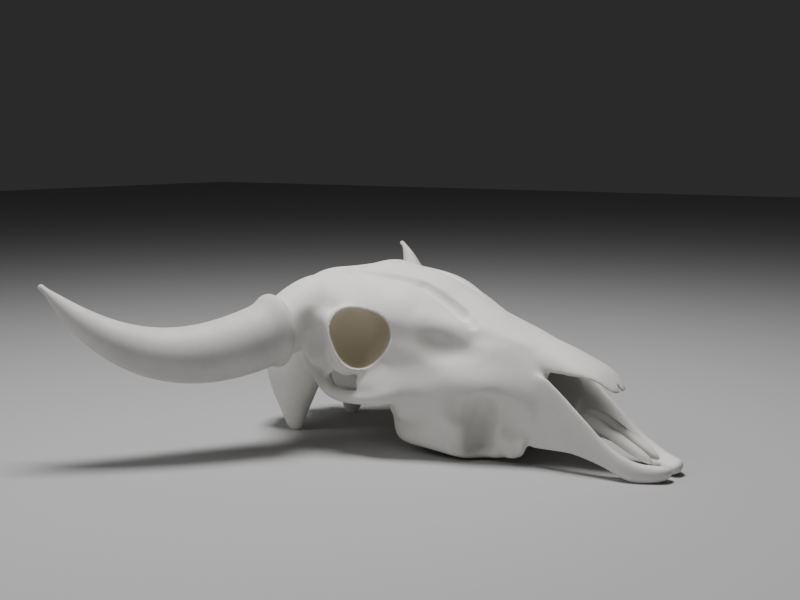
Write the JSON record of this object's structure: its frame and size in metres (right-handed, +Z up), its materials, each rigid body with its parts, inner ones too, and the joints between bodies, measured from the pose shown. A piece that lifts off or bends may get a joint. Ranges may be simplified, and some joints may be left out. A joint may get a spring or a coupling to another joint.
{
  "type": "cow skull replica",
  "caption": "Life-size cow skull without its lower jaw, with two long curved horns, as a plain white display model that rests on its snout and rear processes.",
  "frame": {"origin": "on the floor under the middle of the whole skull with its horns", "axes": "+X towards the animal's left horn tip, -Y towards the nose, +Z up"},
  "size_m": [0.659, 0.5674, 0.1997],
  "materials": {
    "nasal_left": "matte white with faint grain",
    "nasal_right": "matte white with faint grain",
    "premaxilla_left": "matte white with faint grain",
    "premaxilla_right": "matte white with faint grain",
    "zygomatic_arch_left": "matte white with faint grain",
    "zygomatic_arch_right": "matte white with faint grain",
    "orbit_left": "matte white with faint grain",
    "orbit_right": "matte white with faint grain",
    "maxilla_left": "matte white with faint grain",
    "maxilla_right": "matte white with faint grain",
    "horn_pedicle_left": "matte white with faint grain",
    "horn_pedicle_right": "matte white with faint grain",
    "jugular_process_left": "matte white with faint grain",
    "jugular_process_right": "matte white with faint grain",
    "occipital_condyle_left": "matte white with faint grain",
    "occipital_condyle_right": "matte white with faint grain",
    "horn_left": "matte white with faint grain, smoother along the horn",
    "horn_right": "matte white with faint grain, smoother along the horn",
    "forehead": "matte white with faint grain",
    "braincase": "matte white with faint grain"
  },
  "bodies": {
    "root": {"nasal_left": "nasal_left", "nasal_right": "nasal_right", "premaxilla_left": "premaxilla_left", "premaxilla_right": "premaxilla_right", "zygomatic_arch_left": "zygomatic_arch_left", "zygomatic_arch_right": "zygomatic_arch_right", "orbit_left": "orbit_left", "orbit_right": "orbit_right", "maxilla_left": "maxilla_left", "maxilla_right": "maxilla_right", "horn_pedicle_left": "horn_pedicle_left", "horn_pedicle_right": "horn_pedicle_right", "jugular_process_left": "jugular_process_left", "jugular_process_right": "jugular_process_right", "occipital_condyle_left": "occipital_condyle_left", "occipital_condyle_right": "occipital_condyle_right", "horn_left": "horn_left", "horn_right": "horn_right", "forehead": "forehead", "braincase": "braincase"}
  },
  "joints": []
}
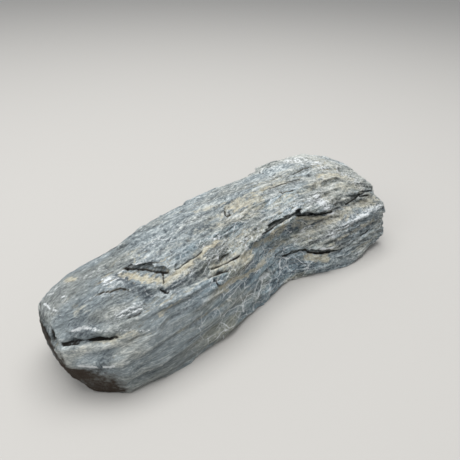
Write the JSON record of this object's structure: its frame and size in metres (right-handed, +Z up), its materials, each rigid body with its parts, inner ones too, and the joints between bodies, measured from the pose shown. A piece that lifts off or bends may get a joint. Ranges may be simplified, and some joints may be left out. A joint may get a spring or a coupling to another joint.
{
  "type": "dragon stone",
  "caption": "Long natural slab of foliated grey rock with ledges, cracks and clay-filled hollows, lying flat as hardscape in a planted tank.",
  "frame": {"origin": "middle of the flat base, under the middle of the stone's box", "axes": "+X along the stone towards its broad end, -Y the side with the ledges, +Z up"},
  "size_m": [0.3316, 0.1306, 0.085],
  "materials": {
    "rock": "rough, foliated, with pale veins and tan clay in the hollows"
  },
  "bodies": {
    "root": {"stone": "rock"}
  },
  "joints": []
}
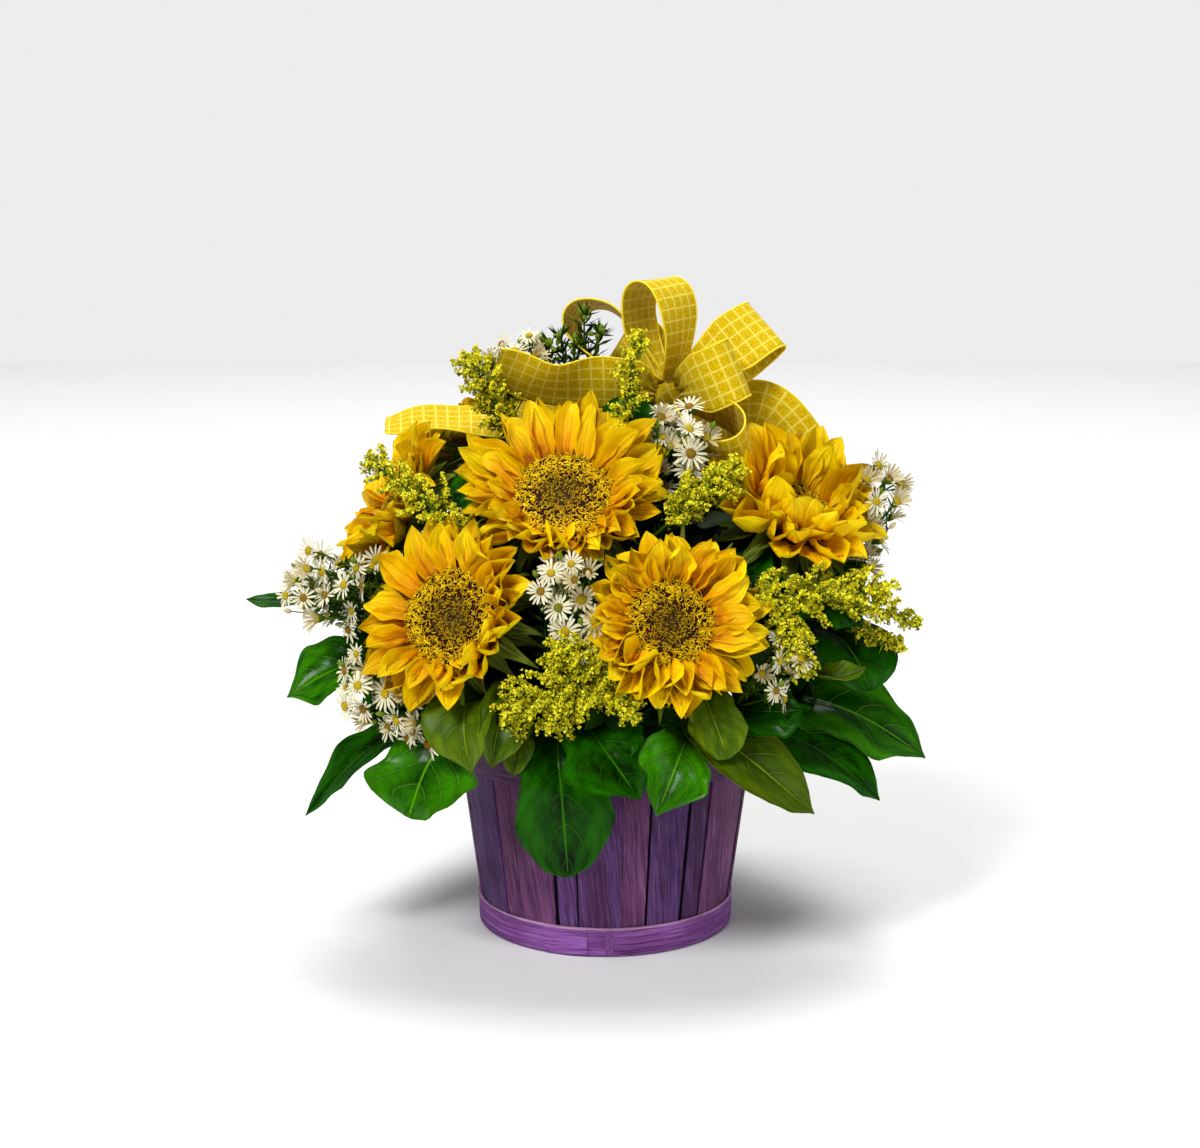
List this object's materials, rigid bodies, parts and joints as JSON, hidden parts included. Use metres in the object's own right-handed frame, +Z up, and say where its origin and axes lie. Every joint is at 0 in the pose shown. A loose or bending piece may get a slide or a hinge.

▸ **Goal of the exercise**: Write every entry out again exactly.

▸ **Task result**:
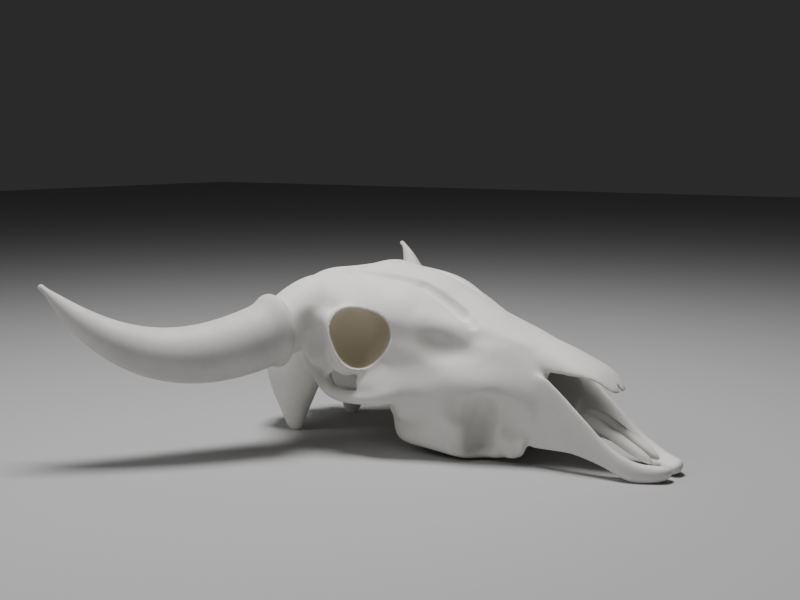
Write the JSON record of this object's structure: its frame and size in metres (right-handed, +Z up), its materials, each rigid body with its parts, inner ones too, and the joints between bodies, measured from the pose shown. A piece that lifts off or bends may get a joint. Ranges may be simplified, and some joints may be left out. A joint may get a spring or a coupling to another joint.
{
  "type": "cow skull replica",
  "caption": "Life-size cow skull without its lower jaw, with two long curved horns, as a plain white display model that rests on its snout and rear processes.",
  "frame": {"origin": "on the floor under the middle of the whole skull with its horns", "axes": "+X towards the animal's left horn tip, -Y towards the nose, +Z up"},
  "size_m": [0.659, 0.5674, 0.1997],
  "materials": {
    "nasal_left": "matte white with faint grain",
    "nasal_right": "matte white with faint grain",
    "premaxilla_left": "matte white with faint grain",
    "premaxilla_right": "matte white with faint grain",
    "zygomatic_arch_left": "matte white with faint grain",
    "zygomatic_arch_right": "matte white with faint grain",
    "orbit_left": "matte white with faint grain",
    "orbit_right": "matte white with faint grain",
    "maxilla_left": "matte white with faint grain",
    "maxilla_right": "matte white with faint grain",
    "horn_pedicle_left": "matte white with faint grain",
    "horn_pedicle_right": "matte white with faint grain",
    "jugular_process_left": "matte white with faint grain",
    "jugular_process_right": "matte white with faint grain",
    "occipital_condyle_left": "matte white with faint grain",
    "occipital_condyle_right": "matte white with faint grain",
    "horn_left": "matte white with faint grain, smoother along the horn",
    "horn_right": "matte white with faint grain, smoother along the horn",
    "forehead": "matte white with faint grain",
    "braincase": "matte white with faint grain"
  },
  "bodies": {
    "root": {"nasal_left": "nasal_left", "nasal_right": "nasal_right", "premaxilla_left": "premaxilla_left", "premaxilla_right": "premaxilla_right", "zygomatic_arch_left": "zygomatic_arch_left", "zygomatic_arch_right": "zygomatic_arch_right", "orbit_left": "orbit_left", "orbit_right": "orbit_right", "maxilla_left": "maxilla_left", "maxilla_right": "maxilla_right", "horn_pedicle_left": "horn_pedicle_left", "horn_pedicle_right": "horn_pedicle_right", "jugular_process_left": "jugular_process_left", "jugular_process_right": "jugular_process_right", "occipital_condyle_left": "occipital_condyle_left", "occipital_condyle_right": "occipital_condyle_right", "horn_left": "horn_left", "horn_right": "horn_right", "forehead": "forehead", "braincase": "braincase"}
  },
  "joints": []
}
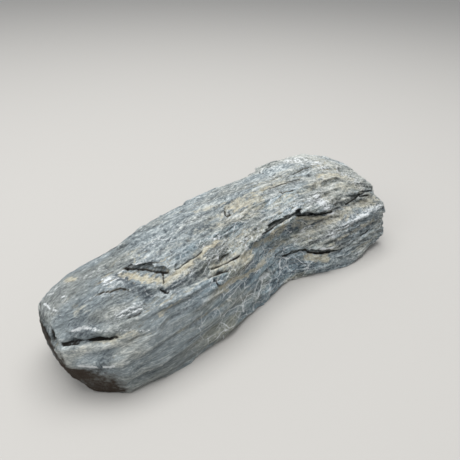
Write the JSON record of this object's structure: its frame and size in metres (right-handed, +Z up), its materials, each rigid body with its parts, inner ones too, and the joints between bodies, measured from the pose shown. A piece that lifts off or bends may get a joint. Ranges may be simplified, and some joints may be left out. A joint may get a spring or a coupling to another joint.
{
  "type": "dragon stone",
  "caption": "Long natural slab of foliated grey rock with ledges, cracks and clay-filled hollows, lying flat as hardscape in a planted tank.",
  "frame": {"origin": "middle of the flat base, under the middle of the stone's box", "axes": "+X along the stone towards its broad end, -Y the side with the ledges, +Z up"},
  "size_m": [0.3316, 0.1306, 0.085],
  "materials": {
    "rock": "rough, foliated, with pale veins and tan clay in the hollows"
  },
  "bodies": {
    "root": {"stone": "rock"}
  },
  "joints": []
}
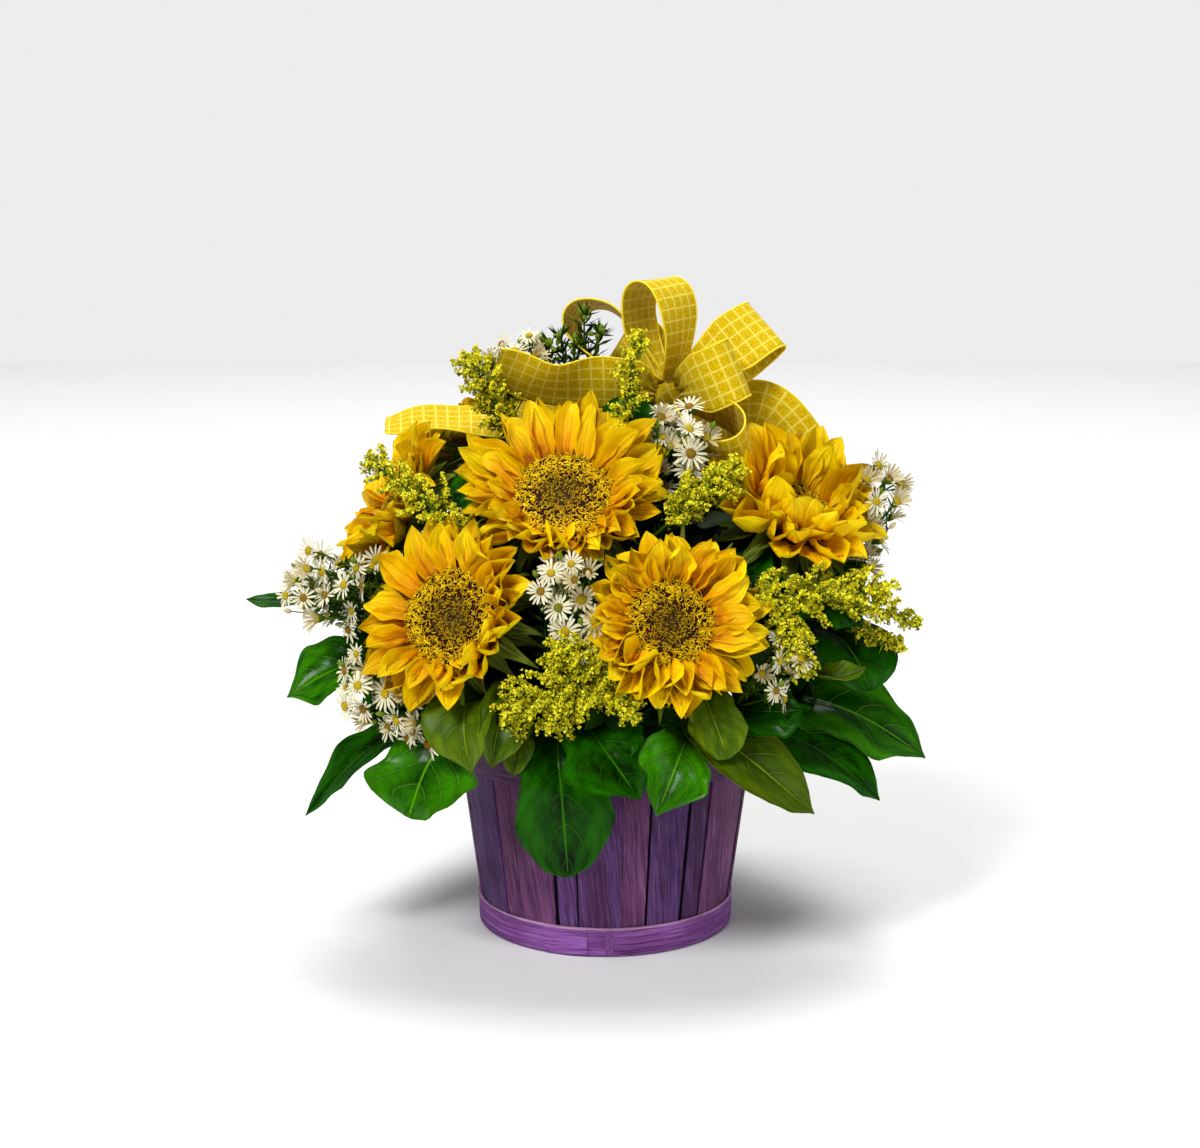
List this object's materials, rigid bodies, parts and joints as JSON, hidden parts included. Use metres in the object's own right-handed frame, +Z up, and say where its origin and axes lie. Every joint is at 0 in the pose shown. A loose or bending piece may get a slide or a hinge.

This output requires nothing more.